I still respect the Nobel Prize winners in other fields, such as physics and economics. But the selection of the Nobel Peace Prize winner seems about as fair, rational, objective, and impartial as a figure skating championship judged by Tanya Harding.
Update 1: Powerline has some relevant historical background, including prior dubious winners of the Nobel Peace Prize and the differences in the way the peace prize and other Nobel prizes are awarded.
Update 2: Pajamas Media has a fairly exhaustive roundup of blogger reactions.
THERE ARE SOME INDIRECT BENEFITS of this insult to all that is good and right in the world. They have challenged the fundamental idea that 'the truth shall set you free'.

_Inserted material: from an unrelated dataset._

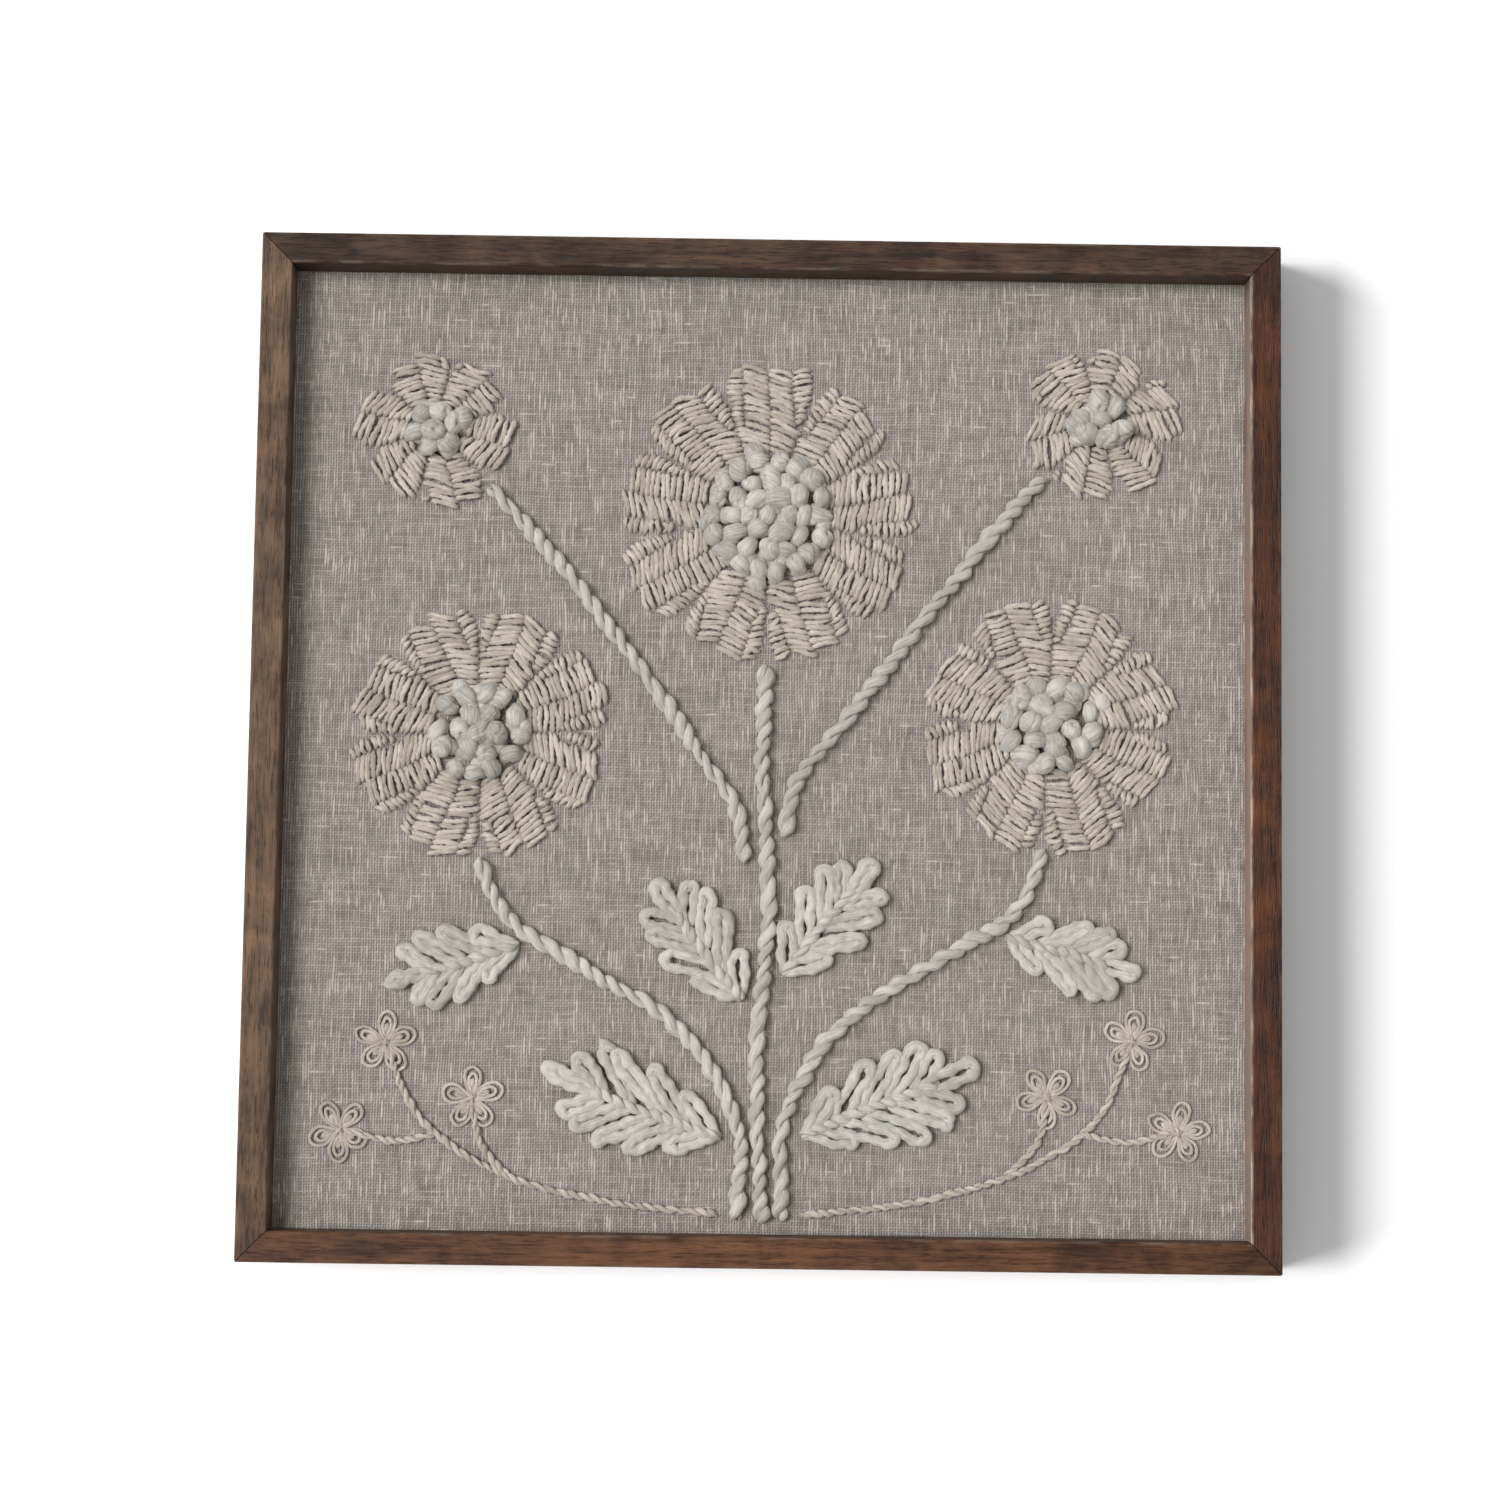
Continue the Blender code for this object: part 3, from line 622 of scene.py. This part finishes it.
def hairs(yarn, feet, outward, rng, count, length):
    """Loose fibres that stand off the roving, each a thin curved strand."""
    for k in rng.integers(0, len(feet), count):
        out = unit(outward[k] + rng.normal(0, 0.45, 3))
        along = unit(np.cross(out, rng.normal(size=3)))
        size = length * rng.uniform(0.5, 1.3)
        share = np.linspace(0, 1, 5)[:, None]
        line = feet[k] - out * 0.2 * MM + along * size * share
        line = line + out * size * rng.uniform(0.10, 0.5) * np.sin(2.2 * share)
        line = line + np.cross(out, along) * size * rng.normal(0, 0.2) * share**2
        line[:, 2] = np.maximum(line[:, 2], LINEN_TOP + 0.1 * MM)
        yarn.tube(line, HAIR, rng.random(), sides=3, plies=0, depth=0)


def work_heart(name, flower, material, shape):
    x, y, _, heart, _, turn = flower
    heart *= MM
    wander, rng = random.Random(name), np.random.default_rng(len(name) + int(heart * 1e5))
    rings = round((heart - KNOT_RADIUS) / KNOT_PITCH)
    pitch = (heart - KNOT_RADIUS) / rings
    knots = [(0.0, 0.0, dome(0, heart))]
    for ring in range(1, rings + 1):
        for i in range(6 * ring):
            angle = i + ring / 2 + wander.uniform(-KNOT_TURN, KNOT_TURN)
            angle *= math.tau / (6 * ring)
            radius = ring * pitch - wander.uniform(0, KNOT_WANDER)
            rise = dome(radius, heart) + wander.uniform(-0.5, 0.5) * KNOT_WANDER
            knots.append((radius * math.cos(angle), radius * math.sin(angle), rise))
    yarn = Yarn()
    coarse = ball(3)
    feet, outward = [], []
    for spot in placed(knots, x, y, math.radians(turn)):
        spot = spot + (0, 0, FOOT + 0.5 * MM) + rng.normal(0, 0.45 * MM, 3) * (1, 1, 0.6)
        size = BOBBLE * rng.uniform(0.9, 1.12)
        if rng.random() < 0.42:
            bean(yarn, spot, size, rng)
        else:
            puff(yarn, spot, size, rng, shape)
        lower = spot + (*rng.normal(0, 2.4 * MM, 2), -2.1 * MM)
        puff(yarn, lower, size * 0.88, rng, coarse)
        for _ in range(14):
            way = unit(rng.normal(size=3) + (0, 0, 0.6))
            feet.append(spot + way * size)
            outward.append(way)
    hairs(yarn, np.array(feet), np.array(outward), rng, 24 * len(knots), 2.8 * MM)
    yarn.piece(f"worked_heart_{name}", material, "roving", f"heart_{name}")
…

The product that Al Gore is selling is not truth, but it masquerades as truth. Rather than promoting freedom, his message promotes massive economic waste, which will produce little or no detectable benefit. Gore's talk of a 20 foot rise in sea level is preposterous fiction. This prize for Gore increases the probability that trillions will be spent on the 'global warming' fantasy while many other worthy causes go begging.
NEVERTHELESS, THE BENEFITS ARE MYRIAD. If Gore now runs for president, he can be vigorously attacked about his 'inconvenient untruths', and that would do a lot to stop the spread of his foolish dogma.
This foolish prize also helps profile the Nobel Peace Prize committee as an enemy of human progress. By promoting lies as dogma, by creating false prophets, by promoting socialist values at the expense of common-sense capitalism, they help remind right-thinking people who live everywhere that the struggle for truth, justice, and liberty will not come easily. It never has, and it looks like it never will.
No authority can be completely trusted to speak the truth, and it is for this reason that authority must be continually questioned.
These moral high-grounding Scandinavians have shown once again how dangerous they can be, frozen into unworkable Marxist ideologies dating back to 1848.
Given the dangerous fact abuse of Gore, the UN, and the Nobel Committee, we must now rely upon ourselves to ensure that 'the truth will out'.